Collect all lines from the listing that include the string "this".

◇ ◇ ◇ ◇

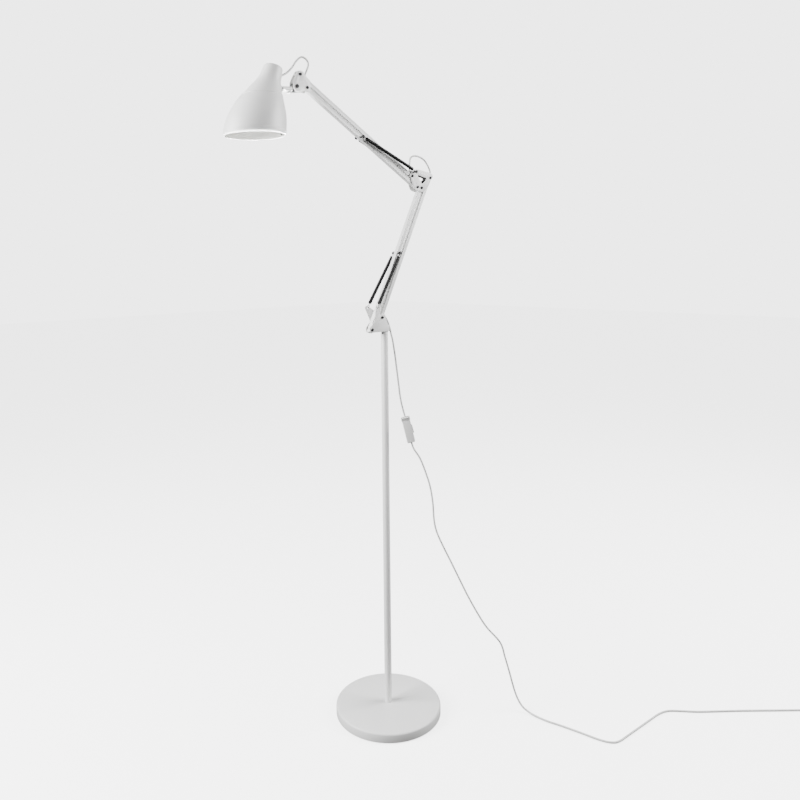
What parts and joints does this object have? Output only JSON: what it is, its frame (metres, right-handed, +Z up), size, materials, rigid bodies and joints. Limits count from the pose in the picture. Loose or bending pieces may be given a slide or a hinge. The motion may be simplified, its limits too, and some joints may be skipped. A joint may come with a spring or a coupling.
{
  "type": "adjustable arm floor lamp",
  "caption": "Spring-balanced two-arm reading lamp on a tall thin pole with a heavy round base, an oblique bell shade, and a mains cord with an inline switch.",
  "frame": {"origin": "centre of the round base on its underside, at floor level", "axes": "+Z up along the pole; -X from the pole towards the lamp's head; the arms fold in the XZ plane"},
  "size_m": [1.3352, 0.9967, 1.6885],
  "materials": {
    "white_paint": "satin",
    "cast_weight": "rough",
    "black_rubber": "matte",
    "zinc_steel": "satin",
    "dark_steel": "satin",
    "black_spring": "gloss",
    "black_plastic": "matte",
    "nylon": "matte",
    "white_plastic": "gloss",
    "cord_sheath": "satin",
    "contact_brass": "polished",
    "pin_nickel": "polished",
    "grey_plastic": "satin"
  },
  "bodies": {
    "stand": {"base_cover": "white_paint", "base_weight": "cast_weight", "base_pad": "black_rubber", "base_bolt": "zinc_steel", "pole": "white_paint", "pole_plug": "zinc_steel", "pole_bush": "black_plastic", "pole_screw": "dark_steel", "cord_hang": "cord_sheath", "cord_floor": "cord_sheath", "switch_front": "white_plastic", "switch_back": "white_plastic", "switch_screws": "dark_steel", "plug_body": "white_plastic", "plug_pins": "pin_nickel", "plug_relief": "white_plastic"},
    "rocker": {"switch_rocker": "grey_plastic"},
    "turret": {"spindle": "white_paint", "lower_bracket": "white_paint", "bracket_screws": "dark_steel", "lower_pivots": "dark_steel", "lower_washers": "nylon"},
    "lower_front": {"lower_front_tube": "white_paint", "lower_spring_pin": "black_spring"},
    "lower_rear": {"lower_rear_tube": "white_paint", "rear_grommet": "black_rubber", "cord_in_rear": "cord_sheath", "cord_top": "cord_sheath"},
    "lower_spring_pair": {"lower_springs": "black_spring"},
    "elbow": {"elbow_plate_near": "white_paint", "elbow_plate_far": "white_paint", "elbow_spacer": "black_plastic", "elbow_pivots": "dark_steel", "elbow_washers": "nylon", "spring_anchor": "black_spring", "cord_elbow": "cord_sheath"},
    "upper_lower": {"upper_lower_tube": "white_paint", "upper_spring_pin": "black_spring"},
    "upper_top": {"upper_top_tube": "white_paint", "top_grommets": "black_rubber", "cord_in_top": "cord_sheath"},
    "upper_spring_pair": {"upper_springs": "black_spring"},
    "upper_spring_ends": {"upper_spring_tails": "black_spring"},
    "head_bracket": {"head_plate_near": "white_paint", "head_plate_far": "white_paint", "head_pivots": "dark_steel", "head_washers": "nylon", "tilt_bolt": "dark_steel", "cord_head": "cord_sheath"},
    "knuckle": {"knuckle": "black_plastic"},
    "shade": {"stem": "white_paint", "stem_screws": "dark_steel", "lock_screw": "white_paint", "shade_cap": "white_paint", "shade_bell": "white_paint", "shade_tab": "dark_steel", "shade_grommet": "white_plastic", "lamp_holder": "black_plastic", "holder_ring": "black_plastic", "holder_contact": "contact_brass"}
  },
  "joints": [
    {"name": "arm_swivel", "type": "hinge", "parent": "stand", "child": "turret", "pos_m": [0, 0, 1.0075], "axis": [0, 0, 1], "range_deg": [-170, 170]},
    {"name": "lower_arm", "type": "hinge", "parent": "turret", "child": "lower_front", "pos_m": [-0.052, 0, 1.015], "axis": [0, 1, 0], "range_deg": [-48, 9]},
    {"name": "lower_rear_link", "type": "hinge", "parent": "turret", "child": "lower_rear", "pos_m": [-0.015, 0, 1.045], "axis": [0, 1, 0], "range_deg": [-48, 9], "deforming": ["cord_top"]},
    {"name": "elbow_level", "type": "hinge", "parent": "lower_front", "child": "elbow", "pos_m": [0.14522, 0, 1.39711], "axis": [0, 1, 0], "range_deg": [-9, 48]},
    {"name": "lower_spring_follow", "type": "hinge", "parent": "lower_front", "child": "lower_spring_pair", "pos_m": [0.0512, 0, 1.21494], "axis": [0, 1, 0], "range_deg": [-15, 3], "deforming": ["lower_springs"]},
    {"name": "upper_arm", "type": "hinge", "parent": "elbow", "child": "upper_top", "pos_m": [0.10772, 0, 1.42711], "axis": [0, 1, 0], "range_deg": [-65, 6], "deforming": ["cord_elbow"]},
    {"name": "upper_lower_link", "type": "hinge", "parent": "elbow", "child": "upper_lower", "pos_m": [0.12872, 0, 1.3981], "axis": [0, 1, 0], "range_deg": [-65, 6]},
    {"name": "head_level", "type": "hinge", "parent": "upper_top", "child": "head_bracket", "pos_m": [-0.28224, 0, 1.64149], "axis": [0, 1, 0], "range_deg": [-6, 65]},
    {"name": "upper_spring_follow", "type": "hinge", "parent": "upper_lower", "child": "upper_spring_pair", "pos_m": [-0.08159, 0, 1.51373], "axis": [0, 1, 0], "range_deg": [-4, 4], "deforming": ["upper_springs"]},
    {"name": "upper_spring_stretch", "type": "slide", "parent": "upper_spring_pair", "child": "upper_spring_ends", "axis": [0.935, 0, -0.3545], "range_m": [-0.006, 0.05], "deforming": ["upper_spring_tails"]},
    {"name": "head_tilt", "type": "hinge", "parent": "head_bracket", "child": "knuckle", "pos_m": [-0.29274, 0, 1.61109], "axis": [0, 1, 0], "range_deg": [-55, 40], "deforming": ["cord_head"]},
    {"name": "shade_swivel", "type": "hinge", "parent": "knuckle", "child": "shade", "pos_m": [-0.30304, 0, 1.60399], "axis": [-0.9903, 0, -0.1392], "range_deg": [-50, 50]},
    {"name": "switch_press", "type": "hinge", "parent": "stand", "child": "rocker", "pos_m": [0.05025, -0.04852, 0.7477], "axis": [0.6947, 0.7193, 0], "range_deg": [0, 6]}
  ],
  "couplings": [
    {"joint": "lower_rear_link", "follows": "lower_arm", "ratio": 1},
    {"joint": "elbow_level", "follows": "lower_arm", "ratio": -1},
    {"joint": "lower_spring_follow", "follows": "lower_arm", "ratio": 0.31},
    {"joint": "upper_lower_link", "follows": "upper_arm", "ratio": 1},
    {"joint": "head_level", "follows": "upper_arm", "ratio": -1},
    {"joint": "upper_spring_follow", "follows": "upper_arm", "ratio": 0.045},
    {"joint": "upper_spring_stretch", "follows": "upper_arm", "m_per_rad": -0.0403}
  ]
}
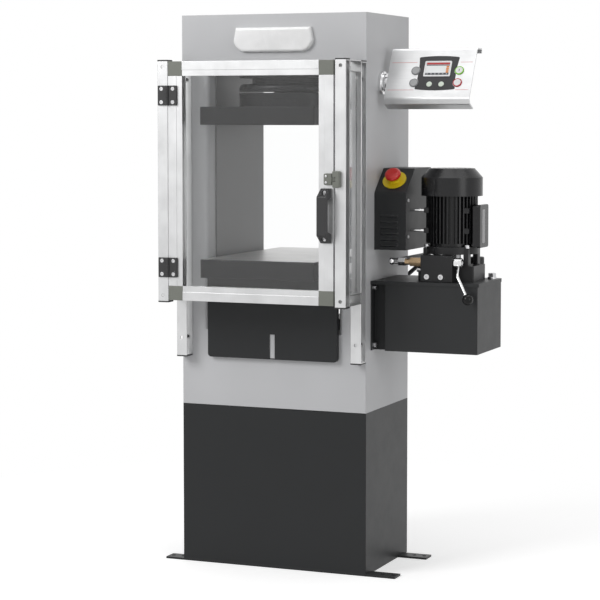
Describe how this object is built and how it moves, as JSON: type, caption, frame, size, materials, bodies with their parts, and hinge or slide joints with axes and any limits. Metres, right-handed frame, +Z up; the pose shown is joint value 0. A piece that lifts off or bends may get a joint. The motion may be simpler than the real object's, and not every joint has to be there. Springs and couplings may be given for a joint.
{
  "type": "compression testing machine",
  "caption": "Floor-standing concrete compression testing machine with a guarded test space, a side oil tank with motor pump, a control box and a tilting console.",
  "frame": {"origin": "on the floor, under the centre of the load frame", "axes": "+X to the operator's right, towards the oil tank; +Y to the back; +Z up"},
  "size_m": [0.8285, 0.586, 1.3945],
  "materials": {
    "frame_grey": "fine textured paint",
    "anthracite": "fine textured paint",
    "silver": "satin anodised",
    "black_plastic": "matt",
    "olive_plastic": "matt",
    "platen_steel": "ground and blackened",
    "ram_chrome": "ground and polished",
    "cast_dark": "machined and oiled",
    "steel": "satin",
    "chrome": "polished",
    "bronze": "turned",
    "black_paint": "satin",
    "badge_white": "gloss",
    "clear_pane": "clear",
    "hose_rubber": "matt",
    "yellow_plastic": "satin",
    "red_plastic": "satin",
    "membrane": "printed film",
    "screen_white": "satin",
    "key_grey": "satin",
    "key_green": "satin",
    "key_red": "satin",
    "key_pale": "satin"
  },
  "bodies": {
    "machine": {"base_pedestal": "anthracite", "foot_bars": "anthracite", "load_frame": "frame_grey", "column_liners": "frame_grey", "badge_plate": "badge_white", "lower_front_cover": "anthracite", "hydraulic_cylinder": "cast_dark", "upper_seat_housing": "cast_dark", "guard_profiles": "silver", "guard_side_panes": "clear_pane", "guard_end_caps": "black_plastic", "guard_screws": "steel", "hinge_leaves_post": "black_plastic", "latch_keeper": "olive_plastic", "oil_tank": "anthracite", "tank_lid": "anthracite", "cap_screws": "steel", "manifold_block": "black_paint", "bleed_screw": "steel", "bronze_union": "bronze", "hose_elbow": "chrome", "pressure_hose": "hose_rubber", "motor_bell": "black_paint", "motor_housing": "black_paint", "motor_cowl": "black_paint", "motor_terminal_box": "black_paint", "pump_body": "cast_dark", "filler_neck": "steel", "tank_plug": "steel", "control_box": "anthracite", "estop_disc": "yellow_plastic", "standoff_rods": "chrome", "console_collar": "chrome"},
    "ram": {"ram_piston": "ram_chrome", "lower_platen": "platen_steel"},
    "upper_platen": {"ball_seat": "cast_dark", "upper_platen": "platen_steel"},
    "door": {"door_profiles": "silver", "door_corner_blocks": "olive_plastic", "door_pane": "clear_pane", "door_handle": "black_plastic", "hinge_leaves_door": "black_plastic", "door_latch": "olive_plastic", "door_screws": "steel"},
    "rotor": {"motor_rotor": "steel", "motor_fan": "black_plastic"},
    "lever": {"valve_lever": "chrome", "lever_knob": "black_plastic"},
    "estop_head": {"estop_mushroom": "red_plastic"},
    "filler_lid": {"filler_cap": "black_plastic"},
    "console": {"console_shell": "silver", "console_case": "silver", "console_overlay": "membrane", "console_screen": "screen_white"},
    "key_upper_left": {"console_key_upper_left": "key_grey"},
    "key_lower_left": {"console_key_lower_left": "key_grey"},
    "key_start": {"console_key_start": "key_green"},
    "key_stop": {"console_key_stop": "key_red"},
    "key_small_left": {"console_key_small_left": "key_pale"},
    "key_small_right": {"console_key_small_right": "key_pale"}
  },
  "joints": [
    {"name": "ram_lift", "type": "slide", "parent": "machine", "child": "ram", "axis": [0, 0, 1], "range_m": [0, 0.05]},
    {"name": "platen_tilt", "type": "hinge", "parent": "machine", "child": "upper_platen", "pos_m": [0, 0, 1.119], "axis": [1, 0, 0], "range_deg": [-1.2, 1.2]},
    {"name": "door_swing", "type": "hinge", "parent": "machine", "child": "door", "pos_m": [-0.222, -0.2997, 0.97875], "axis": [0, 0, -1], "range_deg": [0, 165]},
    {"name": "motor_spin", "type": "hinge", "parent": "machine", "child": "rotor", "pos_m": [0.428, -0.025, 0.8195], "axis": [0, 0, 1], "continuous": true},
    {"name": "lever_turn", "type": "hinge", "parent": "machine", "child": "lever", "pos_m": [0.457, -0.093, 0.782], "axis": [-1, 0, 0], "range_deg": [0, 90]},
    {"name": "estop_press", "type": "slide", "parent": "machine", "child": "estop_head", "axis": [0, 0.6609, -0.7505], "range_m": [0, 0.005]},
    {"name": "filler_cap_lift", "type": "slide", "parent": "machine", "child": "filler_lid", "axis": [0, 0, 1], "range_m": [0, 0.03]},
    {"name": "console_tilt", "type": "hinge", "parent": "machine", "child": "console", "pos_m": [0.271, -0.048, 1.223], "axis": [1, 0, 0], "range_deg": [-20, 20]},
    {"name": "key_upper_left_press", "type": "slide", "parent": "console", "child": "key_upper_left", "axis": [0, 0.8821, -0.471], "range_m": [0, 0.0012], "stiffness_N_per_m": 1200},
    {"name": "key_lower_left_press", "type": "slide", "parent": "console", "child": "key_lower_left", "axis": [0, 0.8821, -0.471], "range_m": [0, 0.0012], "stiffness_N_per_m": 1200},
    {"name": "key_start_press", "type": "slide", "parent": "console", "child": "key_start", "axis": [0, 0.8821, -0.471], "range_m": [0, 0.0012], "stiffness_N_per_m": 1200},
    {"name": "key_stop_press", "type": "slide", "parent": "console", "child": "key_stop", "axis": [0, 0.8821, -0.471], "range_m": [0, 0.0012], "stiffness_N_per_m": 1200},
    {"name": "key_small_left_press", "type": "slide", "parent": "console", "child": "key_small_left", "axis": [0, 0.8821, -0.471], "range_m": [0, 0.0012], "stiffness_N_per_m": 1200},
    {"name": "key_small_right_press", "type": "slide", "parent": "console", "child": "key_small_right", "axis": [0, 0.8821, -0.471], "range_m": [0, 0.0012], "stiffness_N_per_m": 1200}
  ]
}
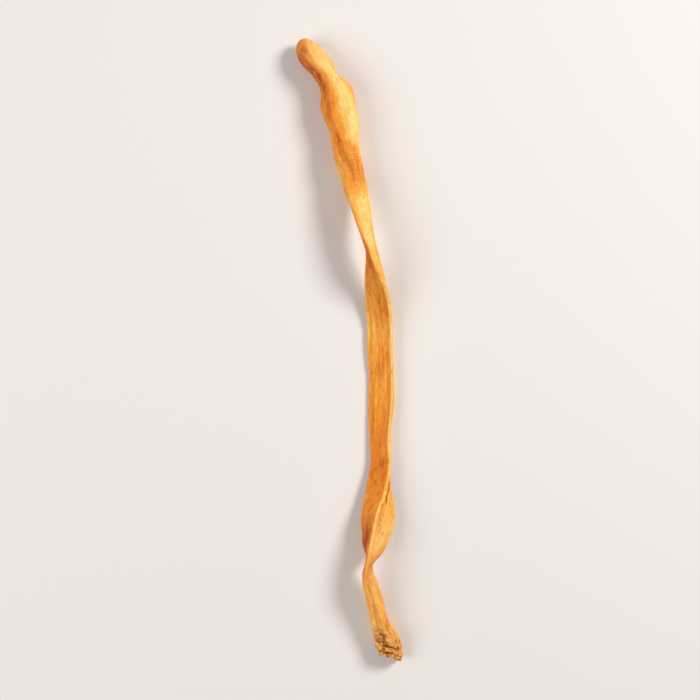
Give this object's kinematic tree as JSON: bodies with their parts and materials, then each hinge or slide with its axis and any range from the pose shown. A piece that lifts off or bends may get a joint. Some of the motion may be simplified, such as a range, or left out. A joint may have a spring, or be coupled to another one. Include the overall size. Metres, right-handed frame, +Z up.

◇ ◇ ◇ ◇

▸ **Full solution**
What parts and joints does this object have? Output only JSON: what it is, its frame (metres, right-handed, +Z up), size, materials, rigid bodies and joints. Limits count from the pose in the picture. Loose or bending pieces may be given a slide or a hinge. The motion may be simplified, its limits too, and some joints may be skipped. A joint may come with a spring or a coupling.
Describe how this object is built and how it moves, as JSON: type, caption, frame, size, materials, bodies with their parts, and hinge or slide joints with axes and any limits. Metres, right-handed frame, +Z up; the pose shown is joint value 0. A piece that lifts off or bends may get a joint. The motion may be simpler than the real object's, and not every joint has to be there. Springs and couplings may be given for a joint.
Give this object's kinematic tree as JSON: bodies with their parts and materials, then each hinge or slide with its axis and any range from the pose shown. A piece that lifts off or bends may get a joint. Some of the motion may be simplified, such as a range, or left out. A joint may have a spring, or be coupled to another one. Include the overall size. Metres, right-handed frame, +Z up.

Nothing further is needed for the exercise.